In a novel that is by turns dishy and soulful, Rivero braids depictions of the frivolity and self-seriousness of start-up life with the authentic and connected culture of Peruvian immigrants in New York City.
The Happenings & Links Portion of The Tumbleweed
I also reviewed Vanessa Chan’s debut novel, The Storm We Made, for the Minneapolis Star Tribune.
During my post-MFA-residency-teaching hibernation period, I don’t have any upcoming events for the next month, but I do have some exciting winter events involving other people in the Colorado literary community to report:
A new reading series is coming to Denver, called Reading Den. Adam Vitcavage, host of the podcast Debutiful and former Tattered Cover events manager, and Sarah Ann Noel, a writer and editor, plan to put on about two Reading Den events a month at Fort Greene, a Denver watering hole. The first event, on February 28, will feature three illustrious Colorado-based writers: Vauhini Vara, Andrew Altschul, and Anna Qu. The event starts at 7 p.m., and you can register for a free ticket here.
Steven Dunn, my colleague at the Mile High MFA, has a new book coming out this spring, a collaborative novel he wrote with his friend Katie Jean Shinkle called Tannery Bay.

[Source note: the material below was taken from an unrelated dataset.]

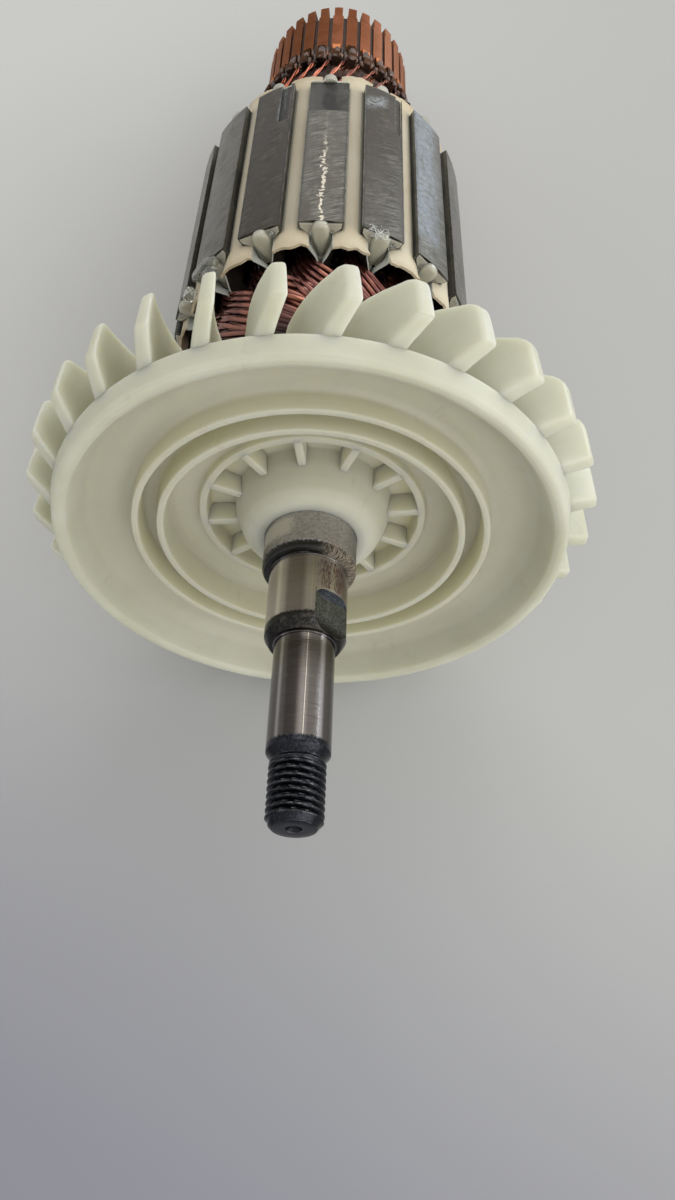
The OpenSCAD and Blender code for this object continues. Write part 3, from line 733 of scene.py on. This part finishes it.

You can catch them for a craft class and discussion at Lighthouse Writers Workshop on March 8, or a reading at the Boulder Book Store on March 9.
As always, The Tumbleweed welcomes your questions and comments about writing, reading, taco eating, the Denver Nuggets, rabbit wrangling, Deion Sanders, and baby seals.
Jenny - I love your posts - so funny and charming. Btw, non sequitur: my friend Sarah Tomlinson, who writes the Duchess of Rock Substack, co-wrote Suzy Favor Hamilton's memoir, FAST GIRL - I'm guessing that with your interest in track and field, you knew all about SFH's struggles with her mental health and the blow up about her double life as an escort back in 2014. Such a fascinating (and harrowing) book.